§ **Goal of the exercise**
Print the data exactly as it is given, please.

§ **Information shown**
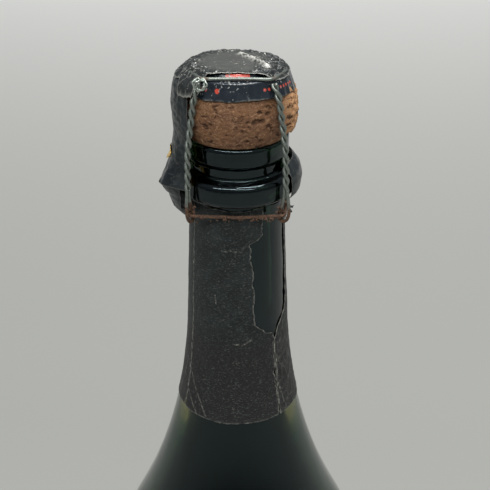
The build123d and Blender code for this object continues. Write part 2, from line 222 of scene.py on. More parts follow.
def resampled(line, spacing):
    """The same line of points, evenly spaced."""
    line = np.asarray(line, float)
    gone = np.r_[0, np.cumsum(np.hypot(*np.diff(line, axis=0).T))]
    even = np.linspace(0, gone[-1], int(round(gone[-1] / spacing)) + 1)
    return np.stack([np.interp(even, gone, line[:, axis]) for axis in (0, 1)], axis=-1)


def piece(name, grids, wrap=True, close=True, **fields):
    """One mesh of grids of points, rows by columns. A wrapped grid is closed round, and a
    closed one has a face at each end. A field gives a value for each point of the mesh."""
    points = []
    faces = []
    start = 0
    for grid in grids:
        rows, columns = grid.shape[:2]
        index = start + np.arange(rows * columns).reshape(rows, columns)
        ends = [index[0].tolist(), index[-1][::-1].tolist()] if close else []
        if wrap:
            index = np.hstack([index, index[:, :1]])
        quads = [index[:-1, :-1], index[1:, :-1], index[1:, 1:], index[:-1, 1:]]
        faces += np.stack(quads, axis=-1).reshape(-1, 4).tolist() + ends
        points.append(grid.reshape(-1, 3))
        start += rows * columns
    mesh = bpy.data.meshes.new(name)
    mesh.from_pydata(np.concatenate(points).tolist(), [], faces)
    mesh.shade_smooth()
    for title, values in fields.items():
        held = mesh.attributes.new(title, "FLOAT", "POINT")
        held.data.foreach_set("value", np.ravel(values).astype(np.float32))
    made = bpy.data.objects.new(name, mesh)
    bpy.context.scene.collection.objects.link(made)
    return made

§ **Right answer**
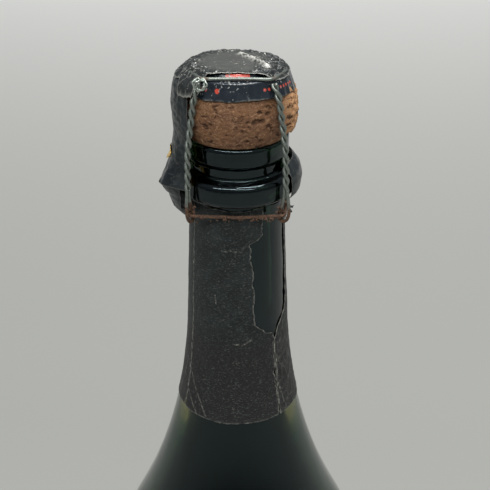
The build123d and Blender code for this object continues. Write part 2, from line 222 of scene.py on. More parts follow.
def resampled(line, spacing):
    """The same line of points, evenly spaced."""
    line = np.asarray(line, float)
    gone = np.r_[0, np.cumsum(np.hypot(*np.diff(line, axis=0).T))]
    even = np.linspace(0, gone[-1], int(round(gone[-1] / spacing)) + 1)
    return np.stack([np.interp(even, gone, line[:, axis]) for axis in (0, 1)], axis=-1)


def piece(name, grids, wrap=True, close=True, **fields):
    """One mesh of grids of points, rows by columns. A wrapped grid is closed round, and a
    closed one has a face at each end. A field gives a value for each point of the mesh."""
    points = []
    faces = []
    start = 0
    for grid in grids:
        rows, columns = grid.shape[:2]
        index = start + np.arange(rows * columns).reshape(rows, columns)
        ends = [index[0].tolist(), index[-1][::-1].tolist()] if close else []
        if wrap:
            index = np.hstack([index, index[:, :1]])
        quads = [index[:-1, :-1], index[1:, :-1], index[1:, 1:], index[:-1, 1:]]
        faces += np.stack(quads, axis=-1).reshape(-1, 4).tolist() + ends
        points.append(grid.reshape(-1, 3))
        start += rows * columns
    mesh = bpy.data.meshes.new(name)
    mesh.from_pydata(np.concatenate(points).tolist(), [], faces)
    mesh.shade_smooth()
    for title, values in fields.items():
        held = mesh.attributes.new(title, "FLOAT", "POINT")
        held.data.foreach_set("value", np.ravel(values).astype(np.float32))
    made = bpy.data.objects.new(name, mesh)
    bpy.context.scene.collection.objects.link(made)
    return made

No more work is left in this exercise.